Title: Negation causes NPI and NCI illusions in Czech
Description:
Grammaticality illusions are cases where comprehenders fleetingly consider ungrammatical sentences to be acceptable.
The phenomenon been used to tap into the mechanism of online negative polarity item (NPI) licensing (Muller & Phillips, 2020).
The effect has high specificity and not all environments that ordinarily license NPIs create illusions—sentential negation being the prime case that is ineffective as an illusory licensor (Orth et al.
, 2021).
In the current study, we contrast NPIs with another class of expressions, namely negative concord items (NCIs), which are said to be licensed in the syntax unlike NPIs.
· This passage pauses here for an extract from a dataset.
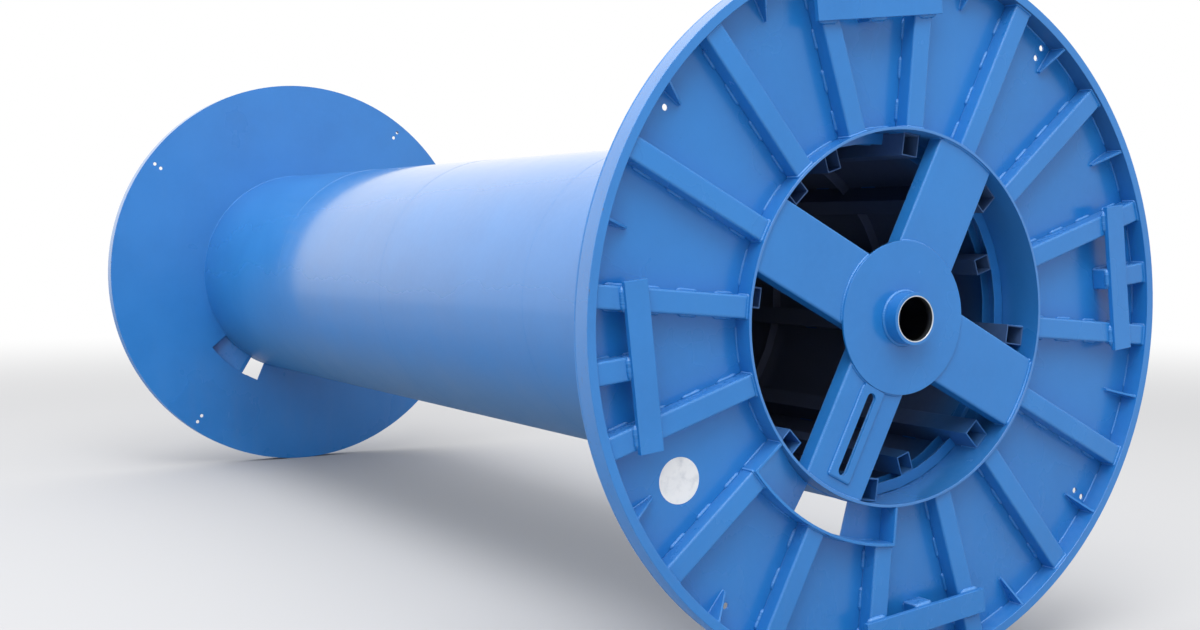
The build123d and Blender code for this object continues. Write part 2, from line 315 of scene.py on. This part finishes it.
def weld_painted_highlight(t, s):
    """Painted highlight on the round back of a weld, where it faces the sky."""
    open_sky = t.math("SUBTRACT", s.up, t.times(s.right, 0.3))
    return t.remap(open_sky, 0.2, 0.8, 0.0, 0.42)


def bare_and_shaded_inside(t, s, kind):
    """Only the mouth of the barrel caught the paint: further in lies bare steel, whose dull dark
    tone is partly painted shade of the inside.
    """
    spray = t.plus(s.deep, t.times(t.math("SUBTRACT", s.broad, 0.5), 0.2))
    bare = t.remap(spray, *SPRAY_AND_SHADE_ENDS[kind])
    if kind == "barrel":
        bare = t.math("MAXIMUM", bare, t.remap(s.broad, 0.3, 0.7, 0.04, 0.2))
        return t.times(bare, t.remap(s.radius, WALL_SKINS[1], WALL_SKINS[0]), clamp=True)
    if kind == "tubes":
        # Tubes above the axis show more of the dull tone than those below it
        return t.math("MAXIMUM", bare, t.remap(s.above_axis, -0.5, -0.15, 0.35, 0.85))
    return t.math("MAXIMUM", bare, 0.05)


def inside_steel_and_shade(t, s, kind):
    """Dull steel with a breath of blue near the mouth, plain grey in the middle: the dark tone is
    partly painted shade, the paler middle partly painted light.
    """
    dull = t.mix(s.fine, *(TUBE_STEEL_AND_SHADE if kind == "tubes" else WALL_STEEL_AND_SHADE))
    if kind == "tubes":
        cut = t.remap(t.math("ABSOLUTE", s.along), 0.6, 0.9)
        dull = t.mix(cut, dull, CUT_STEEL)
    return t.mix(t.remap(s.deep, 0.4, 1.4), dull, GREY_STEEL_AND_PAINTED_LIGHT)


def barrel_underside_shade(t, s):
    """Painted shade on the underside of the barrel, where it faces the ground."""
    outside = t.remap(s.radius, *WALL_SKINS)
    return t.times(t.times(t.remap(s.up, -0.3, -0.8), outside), 0.8)


def rim_painted_shade(t, s):
    """Painted shade on the hollow side of the rim, where it faces down."""
    hollow = t.remap(s.radius, R_RIM_BORE + 0.004, R_RIM_BORE + 0.001)
    return t.times(t.remap(s.up, -0.2, -0.6), hollow)


def turned_lip(t, s):
    """The bore and the lip of the hub tube are turned steel, never painted."""
    steel = t.remap(s.radius, R_LIP + 0.0005, R_LIP - 0.0005)
    turned = t.noise(t.stretch(s.where, (2.0, 260.0, 2.0)), 4.0, 3.0, 0.6)
    bare = t.mix(turned, *TURNED_STEEL)
    corner = t.times(t.remap(s.above_axis, 0.0, 0.06), t.remap(s.x, 0.0, 0.05))
    warm = t.times(corner, t.remap(t.noise(s.where, 22.0, 3.0), 0.35, 0.6))
    bare = t.mix(t.times(warm, 0.5), bare, STAINED_STEEL)
    # Painted shade deeper in the bore
    bore = t.remap(s.radius, R_SPINDLE + 0.0012, R_SPINDLE + 0.0006)
    bare = t.mix(t.times(bore, t.remap(s.deep, -0.050, -0.030)), bare, BORE_PAINTED_SHADE)
    return steel, bare, t.plus(0.26, t.times(turned, 0.12))


def washed_top(t, s, kind, coat, gloss):
    """Barrel and rim are duller where they face the ground than on the washed top."""
    coat = t.remap(s.up, -0.45, 0.35, 0.0, coat)
    gloss = t.plus(gloss, t.remap(s.up, -0.45, 0.35, 0.3, 0.0), clamp=True)
    if kind == "rim":
        # The rim's front edge has a thinner coat than the face it rolls on
        front = t.math("ABSOLUTE", s.along)
        coat = t.times(coat, t.remap(front, 0.5, 0.9, 1.0, 0.35))
    return coat, gloss


def paint_bumps(t, s, waves, peel, ripple, fold):
    """Soft waves of the plate, orange peel of the paint, and the rough back of a weld."""
    bump = t.bump(t.noise(s.where, 2.6, 2.0, 0.5), waves, 0.02, fold)
    bump = t.bump(t.noise(s.where, 240.0, 2.0, 0.5), peel, 0.0006, bump)
    if ripple:
        bump = t.bump(t.noise(s.where, 420.0, 3.0), ripple, 0.0015, bump)
    return bump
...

We test whether sentential negation gives rise to illusions with Czech NPIs and NCIs respectively, predicting illusions for NCIs and no effect for NPIs.
However, in three speeded acceptability judgement experiments, we find illusions with both types of expressions.
Our data are inconsistent with the active scope (Orth et al.
, 2021) and scalar theories (Muller, 2022; Schwab, 2023).
The cue-based retrieval (Vasishth et al.
, 2008) and the feature percolation approaches (Eberhard et al.
, 2005) are both compatible with the results.
We argue in favour of feature percolation as the best explanation for both our Czech data as well as the data from other languages, appealing to cross-linguistic differences in the placement of negation within syntactic structure.
While negation is high up in the syntactic structure in Czech and can therefore percolate up and cause illusions, it is low in English, not allowing for illusions to arise.
This result highlights the importance of language-specific syntactic structure for online comprehension.